3. The Hanafi school of thought has been presented in a suitable manner, and the hadiths have been scrutinized. If the hadith is in accordance with their school of thought, then it is accepted, otherwise their sources are mentioned, and the hadith is analyzed in detail.
4. If a hadith is unclear at a certain place, its clarification is given. The authors of Al-Iaya and Aun al-Ma'bood have been identified wherever there are ambiguities so that readers are saved from misunderstanding.
5. If the narrations that Imam Abu Dawud has mentioned briefly have been explained in detail somewhere, then they are referenced as "M" in the book.
6. The opinions of the Mujtahids, especially the Imams of the four schools of thought, are included, referencing the Al-Shawkani method.
7. The author has collected the narrations that he has written as Mursal or Mualaq and included them in the book.
8. Most of the work of Badhl Al-Majhud Fi Hall Abi Dawud, guided by the teachings of Rashid Ahmad Gangohi, has been included in the explanation.

== Reception ==
Yahya Naqshbandi writes about the style of explanation in the book Badhl Al-Majhud Fi Hall Abi Dawud. He notes that during the time this book was written, the scientific taste of the region was generally inclined towards jurisprudence and fundamental topics. However, Badhl Al-Majhud presents discussions in both the style of jurisprudence and hadith, which is a unique feature of Shah Waliullah Dehlawi's work.

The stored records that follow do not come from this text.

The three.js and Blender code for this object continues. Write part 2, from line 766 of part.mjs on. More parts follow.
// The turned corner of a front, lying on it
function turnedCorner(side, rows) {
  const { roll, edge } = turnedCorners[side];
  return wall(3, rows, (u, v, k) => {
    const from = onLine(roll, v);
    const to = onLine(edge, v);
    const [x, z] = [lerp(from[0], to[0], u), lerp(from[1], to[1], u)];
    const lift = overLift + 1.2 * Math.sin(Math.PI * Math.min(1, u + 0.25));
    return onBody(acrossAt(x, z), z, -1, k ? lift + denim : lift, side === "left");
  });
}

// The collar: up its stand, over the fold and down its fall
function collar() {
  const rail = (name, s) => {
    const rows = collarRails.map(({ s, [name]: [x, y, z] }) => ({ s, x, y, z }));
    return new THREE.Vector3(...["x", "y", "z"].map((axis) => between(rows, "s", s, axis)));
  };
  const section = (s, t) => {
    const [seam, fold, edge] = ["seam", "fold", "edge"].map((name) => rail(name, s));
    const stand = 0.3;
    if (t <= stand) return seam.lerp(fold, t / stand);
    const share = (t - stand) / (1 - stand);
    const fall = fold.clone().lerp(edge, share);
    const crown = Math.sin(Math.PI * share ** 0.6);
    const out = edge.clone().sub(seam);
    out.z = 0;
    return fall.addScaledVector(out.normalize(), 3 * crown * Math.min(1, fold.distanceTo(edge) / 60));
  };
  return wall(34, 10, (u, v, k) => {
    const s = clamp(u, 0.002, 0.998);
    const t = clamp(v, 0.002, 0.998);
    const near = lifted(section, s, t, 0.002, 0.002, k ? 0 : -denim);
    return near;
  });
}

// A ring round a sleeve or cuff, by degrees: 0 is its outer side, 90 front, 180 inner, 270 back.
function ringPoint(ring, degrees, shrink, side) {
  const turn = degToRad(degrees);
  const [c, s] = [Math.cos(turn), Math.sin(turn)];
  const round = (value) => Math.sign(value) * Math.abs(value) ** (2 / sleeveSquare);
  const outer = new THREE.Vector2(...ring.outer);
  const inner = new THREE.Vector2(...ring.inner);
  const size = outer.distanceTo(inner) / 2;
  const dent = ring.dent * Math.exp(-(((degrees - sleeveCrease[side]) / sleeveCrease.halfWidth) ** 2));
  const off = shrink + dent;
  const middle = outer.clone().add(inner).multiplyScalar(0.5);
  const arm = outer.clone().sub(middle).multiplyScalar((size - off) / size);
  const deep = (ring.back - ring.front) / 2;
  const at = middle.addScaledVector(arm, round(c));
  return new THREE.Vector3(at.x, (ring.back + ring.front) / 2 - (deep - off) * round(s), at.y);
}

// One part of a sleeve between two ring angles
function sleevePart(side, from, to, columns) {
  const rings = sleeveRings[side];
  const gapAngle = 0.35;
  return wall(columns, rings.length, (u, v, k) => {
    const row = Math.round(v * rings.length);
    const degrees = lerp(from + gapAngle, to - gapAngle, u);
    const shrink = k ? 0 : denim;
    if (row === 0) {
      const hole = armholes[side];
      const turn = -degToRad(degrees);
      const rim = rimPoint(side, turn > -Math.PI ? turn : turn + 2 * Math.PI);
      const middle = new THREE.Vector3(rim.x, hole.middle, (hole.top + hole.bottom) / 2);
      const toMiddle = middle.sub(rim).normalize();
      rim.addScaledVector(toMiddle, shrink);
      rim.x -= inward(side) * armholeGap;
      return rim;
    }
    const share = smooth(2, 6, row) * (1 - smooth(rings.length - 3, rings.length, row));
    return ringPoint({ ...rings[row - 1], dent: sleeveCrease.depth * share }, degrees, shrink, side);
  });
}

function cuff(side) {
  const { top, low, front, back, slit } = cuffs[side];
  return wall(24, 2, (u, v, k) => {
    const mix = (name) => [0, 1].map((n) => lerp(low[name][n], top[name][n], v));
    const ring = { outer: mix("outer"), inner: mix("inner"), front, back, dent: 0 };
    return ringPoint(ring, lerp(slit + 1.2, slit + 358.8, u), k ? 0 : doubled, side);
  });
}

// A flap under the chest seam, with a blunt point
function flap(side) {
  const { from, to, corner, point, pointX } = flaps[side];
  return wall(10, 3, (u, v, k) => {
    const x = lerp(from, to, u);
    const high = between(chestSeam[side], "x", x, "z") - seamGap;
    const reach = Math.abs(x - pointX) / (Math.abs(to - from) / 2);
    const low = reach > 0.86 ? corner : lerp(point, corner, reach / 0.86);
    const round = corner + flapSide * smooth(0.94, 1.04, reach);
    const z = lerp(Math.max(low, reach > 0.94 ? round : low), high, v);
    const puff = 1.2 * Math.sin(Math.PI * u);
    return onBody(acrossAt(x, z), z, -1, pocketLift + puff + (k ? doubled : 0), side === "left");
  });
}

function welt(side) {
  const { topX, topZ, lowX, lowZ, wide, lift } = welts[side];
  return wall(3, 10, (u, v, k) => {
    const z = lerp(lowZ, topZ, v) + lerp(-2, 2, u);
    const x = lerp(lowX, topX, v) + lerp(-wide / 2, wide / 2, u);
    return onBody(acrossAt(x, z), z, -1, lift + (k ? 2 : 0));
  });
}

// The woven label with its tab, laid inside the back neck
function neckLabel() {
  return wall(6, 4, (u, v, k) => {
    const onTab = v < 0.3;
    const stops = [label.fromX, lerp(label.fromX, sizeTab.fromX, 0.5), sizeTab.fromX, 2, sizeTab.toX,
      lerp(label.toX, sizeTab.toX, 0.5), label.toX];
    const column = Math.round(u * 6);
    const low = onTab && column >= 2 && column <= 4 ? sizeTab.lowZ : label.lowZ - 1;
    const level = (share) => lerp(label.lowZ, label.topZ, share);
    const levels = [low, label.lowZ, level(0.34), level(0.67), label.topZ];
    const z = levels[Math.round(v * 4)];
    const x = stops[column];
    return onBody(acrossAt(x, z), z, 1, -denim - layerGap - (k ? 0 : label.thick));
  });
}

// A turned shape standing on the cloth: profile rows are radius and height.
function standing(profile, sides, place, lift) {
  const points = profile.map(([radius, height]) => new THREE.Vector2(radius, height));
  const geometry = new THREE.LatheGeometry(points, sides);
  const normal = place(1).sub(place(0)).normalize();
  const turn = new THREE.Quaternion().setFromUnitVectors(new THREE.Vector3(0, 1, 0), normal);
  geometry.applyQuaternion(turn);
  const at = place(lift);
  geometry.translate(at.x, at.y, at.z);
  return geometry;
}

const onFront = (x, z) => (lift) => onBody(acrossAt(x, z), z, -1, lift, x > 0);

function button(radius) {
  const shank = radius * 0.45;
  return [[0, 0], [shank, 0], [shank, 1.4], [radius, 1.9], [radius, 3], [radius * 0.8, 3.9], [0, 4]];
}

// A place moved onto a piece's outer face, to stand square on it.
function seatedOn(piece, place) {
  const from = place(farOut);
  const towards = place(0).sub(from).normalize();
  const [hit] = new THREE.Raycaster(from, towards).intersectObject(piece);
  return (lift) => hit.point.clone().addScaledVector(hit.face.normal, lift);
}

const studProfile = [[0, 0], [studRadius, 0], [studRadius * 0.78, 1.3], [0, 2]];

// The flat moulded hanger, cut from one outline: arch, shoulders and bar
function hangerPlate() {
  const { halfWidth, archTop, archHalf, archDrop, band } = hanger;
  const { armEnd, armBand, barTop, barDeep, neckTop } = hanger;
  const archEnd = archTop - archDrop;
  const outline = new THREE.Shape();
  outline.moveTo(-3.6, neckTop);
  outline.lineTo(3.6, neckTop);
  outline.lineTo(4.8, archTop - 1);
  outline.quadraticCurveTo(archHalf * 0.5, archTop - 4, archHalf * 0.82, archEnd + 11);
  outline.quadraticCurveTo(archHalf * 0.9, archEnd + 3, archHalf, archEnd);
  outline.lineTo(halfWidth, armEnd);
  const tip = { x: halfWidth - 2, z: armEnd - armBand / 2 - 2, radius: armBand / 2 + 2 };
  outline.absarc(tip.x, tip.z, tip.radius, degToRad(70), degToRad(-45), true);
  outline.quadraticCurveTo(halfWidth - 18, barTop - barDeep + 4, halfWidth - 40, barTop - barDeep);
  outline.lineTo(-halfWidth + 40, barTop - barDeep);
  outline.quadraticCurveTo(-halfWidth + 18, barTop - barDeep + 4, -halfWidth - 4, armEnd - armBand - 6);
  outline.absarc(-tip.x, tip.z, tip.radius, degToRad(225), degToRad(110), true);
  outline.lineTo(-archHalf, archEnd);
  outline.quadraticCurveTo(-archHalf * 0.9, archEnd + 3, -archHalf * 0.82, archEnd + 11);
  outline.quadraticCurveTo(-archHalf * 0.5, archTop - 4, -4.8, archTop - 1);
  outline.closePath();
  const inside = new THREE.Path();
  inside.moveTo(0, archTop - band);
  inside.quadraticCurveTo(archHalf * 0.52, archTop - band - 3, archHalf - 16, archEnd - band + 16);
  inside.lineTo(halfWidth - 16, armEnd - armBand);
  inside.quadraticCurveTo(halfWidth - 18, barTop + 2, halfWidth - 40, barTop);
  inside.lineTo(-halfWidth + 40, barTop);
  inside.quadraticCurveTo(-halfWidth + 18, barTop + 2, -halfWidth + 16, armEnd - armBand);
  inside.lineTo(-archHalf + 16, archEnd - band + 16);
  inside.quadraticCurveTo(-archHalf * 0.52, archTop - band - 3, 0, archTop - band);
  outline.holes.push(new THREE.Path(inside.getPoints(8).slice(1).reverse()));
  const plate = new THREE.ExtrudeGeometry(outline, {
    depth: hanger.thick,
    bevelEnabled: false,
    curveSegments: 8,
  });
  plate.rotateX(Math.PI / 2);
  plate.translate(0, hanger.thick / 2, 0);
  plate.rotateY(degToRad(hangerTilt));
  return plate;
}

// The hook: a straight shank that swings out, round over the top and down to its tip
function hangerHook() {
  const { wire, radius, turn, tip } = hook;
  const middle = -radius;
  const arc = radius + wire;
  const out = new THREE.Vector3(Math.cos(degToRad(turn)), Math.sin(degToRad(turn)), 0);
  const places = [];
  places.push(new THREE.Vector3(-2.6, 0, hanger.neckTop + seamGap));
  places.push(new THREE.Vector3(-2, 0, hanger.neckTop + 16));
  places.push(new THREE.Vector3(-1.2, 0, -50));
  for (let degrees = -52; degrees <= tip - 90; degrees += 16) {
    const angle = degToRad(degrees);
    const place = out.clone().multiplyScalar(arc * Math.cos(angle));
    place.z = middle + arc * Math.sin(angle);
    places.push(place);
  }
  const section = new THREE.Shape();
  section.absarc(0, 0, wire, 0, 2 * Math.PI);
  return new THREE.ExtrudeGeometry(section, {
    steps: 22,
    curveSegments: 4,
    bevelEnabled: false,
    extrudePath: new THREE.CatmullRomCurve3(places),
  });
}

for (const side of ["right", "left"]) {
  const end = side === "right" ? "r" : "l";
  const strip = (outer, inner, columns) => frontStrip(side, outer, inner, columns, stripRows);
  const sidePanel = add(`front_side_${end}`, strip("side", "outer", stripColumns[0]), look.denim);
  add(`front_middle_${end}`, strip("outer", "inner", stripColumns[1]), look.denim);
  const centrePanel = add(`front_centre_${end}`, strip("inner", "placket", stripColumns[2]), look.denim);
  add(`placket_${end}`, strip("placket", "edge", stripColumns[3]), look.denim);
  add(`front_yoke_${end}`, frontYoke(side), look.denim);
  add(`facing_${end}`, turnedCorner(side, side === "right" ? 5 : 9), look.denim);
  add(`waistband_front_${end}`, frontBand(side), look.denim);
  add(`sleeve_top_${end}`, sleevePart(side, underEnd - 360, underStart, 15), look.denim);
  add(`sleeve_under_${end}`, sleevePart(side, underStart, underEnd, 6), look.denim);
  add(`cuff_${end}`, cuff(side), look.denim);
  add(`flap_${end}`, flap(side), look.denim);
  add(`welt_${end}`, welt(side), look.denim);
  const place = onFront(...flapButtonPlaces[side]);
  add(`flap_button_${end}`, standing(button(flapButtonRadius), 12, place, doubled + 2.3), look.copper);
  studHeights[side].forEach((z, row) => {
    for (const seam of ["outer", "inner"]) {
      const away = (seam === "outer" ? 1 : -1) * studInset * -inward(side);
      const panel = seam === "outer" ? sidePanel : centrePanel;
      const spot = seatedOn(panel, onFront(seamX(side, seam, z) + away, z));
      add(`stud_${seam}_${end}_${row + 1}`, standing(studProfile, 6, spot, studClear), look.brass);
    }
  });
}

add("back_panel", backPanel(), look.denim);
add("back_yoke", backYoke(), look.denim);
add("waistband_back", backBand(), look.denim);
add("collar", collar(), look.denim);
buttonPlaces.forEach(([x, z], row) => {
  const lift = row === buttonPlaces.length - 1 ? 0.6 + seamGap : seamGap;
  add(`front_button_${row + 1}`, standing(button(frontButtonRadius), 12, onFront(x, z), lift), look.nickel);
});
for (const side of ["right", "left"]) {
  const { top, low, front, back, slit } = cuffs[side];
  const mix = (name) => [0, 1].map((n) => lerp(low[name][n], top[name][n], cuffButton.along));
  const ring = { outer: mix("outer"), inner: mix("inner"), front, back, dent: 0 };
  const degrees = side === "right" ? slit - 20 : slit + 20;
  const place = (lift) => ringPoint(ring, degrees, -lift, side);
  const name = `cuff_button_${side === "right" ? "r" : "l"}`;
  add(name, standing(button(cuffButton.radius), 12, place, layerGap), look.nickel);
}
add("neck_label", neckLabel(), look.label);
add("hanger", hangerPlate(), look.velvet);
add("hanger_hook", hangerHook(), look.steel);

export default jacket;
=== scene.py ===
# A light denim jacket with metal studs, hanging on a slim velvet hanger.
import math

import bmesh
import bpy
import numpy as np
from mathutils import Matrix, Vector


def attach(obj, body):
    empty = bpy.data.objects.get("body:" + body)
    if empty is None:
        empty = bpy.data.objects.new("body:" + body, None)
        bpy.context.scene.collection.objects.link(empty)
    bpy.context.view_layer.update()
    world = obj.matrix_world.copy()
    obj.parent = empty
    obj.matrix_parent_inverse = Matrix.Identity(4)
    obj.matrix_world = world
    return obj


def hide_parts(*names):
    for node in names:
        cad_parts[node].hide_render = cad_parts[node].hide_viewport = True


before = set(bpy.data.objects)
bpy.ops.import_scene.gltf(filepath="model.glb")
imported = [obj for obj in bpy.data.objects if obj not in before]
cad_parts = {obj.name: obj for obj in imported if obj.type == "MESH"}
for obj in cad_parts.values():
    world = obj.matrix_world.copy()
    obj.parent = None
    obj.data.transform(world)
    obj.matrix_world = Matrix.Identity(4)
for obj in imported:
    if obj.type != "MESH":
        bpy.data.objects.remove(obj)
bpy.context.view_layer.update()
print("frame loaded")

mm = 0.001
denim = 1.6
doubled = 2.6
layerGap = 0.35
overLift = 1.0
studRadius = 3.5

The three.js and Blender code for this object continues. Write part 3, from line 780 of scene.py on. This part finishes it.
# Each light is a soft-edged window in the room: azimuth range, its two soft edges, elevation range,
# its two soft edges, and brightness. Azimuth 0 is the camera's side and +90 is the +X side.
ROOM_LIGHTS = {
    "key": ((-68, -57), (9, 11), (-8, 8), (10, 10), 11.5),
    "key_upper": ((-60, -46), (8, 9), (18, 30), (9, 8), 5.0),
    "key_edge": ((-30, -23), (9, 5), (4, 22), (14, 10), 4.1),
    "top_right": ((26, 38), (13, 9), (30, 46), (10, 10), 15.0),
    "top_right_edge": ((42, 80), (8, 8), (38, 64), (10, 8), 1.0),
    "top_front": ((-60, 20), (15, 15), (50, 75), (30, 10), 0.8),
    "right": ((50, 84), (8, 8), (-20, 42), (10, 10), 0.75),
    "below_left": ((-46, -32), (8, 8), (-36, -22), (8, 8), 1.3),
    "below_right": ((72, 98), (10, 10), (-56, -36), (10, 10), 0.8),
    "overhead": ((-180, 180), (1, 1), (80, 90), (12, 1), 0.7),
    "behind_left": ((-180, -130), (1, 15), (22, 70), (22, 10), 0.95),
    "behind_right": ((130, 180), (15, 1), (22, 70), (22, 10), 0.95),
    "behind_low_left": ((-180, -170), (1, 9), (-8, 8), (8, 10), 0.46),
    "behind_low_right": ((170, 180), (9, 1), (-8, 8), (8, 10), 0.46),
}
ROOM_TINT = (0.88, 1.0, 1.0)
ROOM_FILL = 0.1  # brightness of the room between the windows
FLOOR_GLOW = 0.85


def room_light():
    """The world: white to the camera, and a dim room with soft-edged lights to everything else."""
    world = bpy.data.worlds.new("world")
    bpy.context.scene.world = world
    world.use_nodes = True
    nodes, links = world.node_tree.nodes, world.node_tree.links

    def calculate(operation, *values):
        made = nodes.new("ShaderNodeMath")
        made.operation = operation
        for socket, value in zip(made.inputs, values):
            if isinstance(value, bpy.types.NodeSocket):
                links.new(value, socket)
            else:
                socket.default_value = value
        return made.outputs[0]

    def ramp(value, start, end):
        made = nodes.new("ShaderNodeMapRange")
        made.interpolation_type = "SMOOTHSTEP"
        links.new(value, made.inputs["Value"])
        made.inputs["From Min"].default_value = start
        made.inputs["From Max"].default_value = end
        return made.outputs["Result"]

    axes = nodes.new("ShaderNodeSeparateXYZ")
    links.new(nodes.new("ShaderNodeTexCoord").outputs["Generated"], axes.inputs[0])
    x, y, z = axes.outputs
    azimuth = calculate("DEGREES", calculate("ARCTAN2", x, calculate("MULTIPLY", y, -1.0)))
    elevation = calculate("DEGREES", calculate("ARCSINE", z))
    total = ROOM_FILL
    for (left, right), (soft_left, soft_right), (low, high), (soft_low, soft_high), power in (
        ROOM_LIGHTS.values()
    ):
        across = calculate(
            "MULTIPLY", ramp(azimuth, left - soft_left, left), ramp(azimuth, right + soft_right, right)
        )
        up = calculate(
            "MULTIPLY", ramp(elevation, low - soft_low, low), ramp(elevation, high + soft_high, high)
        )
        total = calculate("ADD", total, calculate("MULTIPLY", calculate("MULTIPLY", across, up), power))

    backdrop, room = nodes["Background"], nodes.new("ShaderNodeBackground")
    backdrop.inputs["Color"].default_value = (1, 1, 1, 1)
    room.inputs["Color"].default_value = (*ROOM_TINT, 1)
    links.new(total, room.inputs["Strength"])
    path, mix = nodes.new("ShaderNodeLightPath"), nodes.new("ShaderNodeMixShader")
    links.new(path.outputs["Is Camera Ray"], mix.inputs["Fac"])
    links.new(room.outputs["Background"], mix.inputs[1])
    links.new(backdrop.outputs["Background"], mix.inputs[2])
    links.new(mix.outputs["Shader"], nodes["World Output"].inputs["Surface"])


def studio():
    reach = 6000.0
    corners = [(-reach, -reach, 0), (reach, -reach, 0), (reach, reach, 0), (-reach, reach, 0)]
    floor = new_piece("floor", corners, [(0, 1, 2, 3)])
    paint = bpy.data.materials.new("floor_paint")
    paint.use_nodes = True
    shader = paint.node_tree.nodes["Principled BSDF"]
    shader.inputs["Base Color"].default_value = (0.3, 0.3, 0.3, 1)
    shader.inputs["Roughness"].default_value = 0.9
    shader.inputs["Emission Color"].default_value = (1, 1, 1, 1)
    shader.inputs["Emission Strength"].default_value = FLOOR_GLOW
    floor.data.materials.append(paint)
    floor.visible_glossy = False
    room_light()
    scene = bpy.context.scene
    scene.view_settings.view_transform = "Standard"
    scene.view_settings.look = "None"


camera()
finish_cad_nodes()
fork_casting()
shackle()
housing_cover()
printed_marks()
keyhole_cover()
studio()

It was stated by Ashraf Ali Thanwi that he found this book to be sufficient in explaining the subject of sanad (chain of narrators), satisfactory in terms of fiqh, and detailed in the discussion of logical and Sharʿi proofs. Abdel-Halim Mahmoud, the former Grand Imam of al-Azhar, was requested to write a few introductory words for this book. He remarked, "This book does not require any introduction."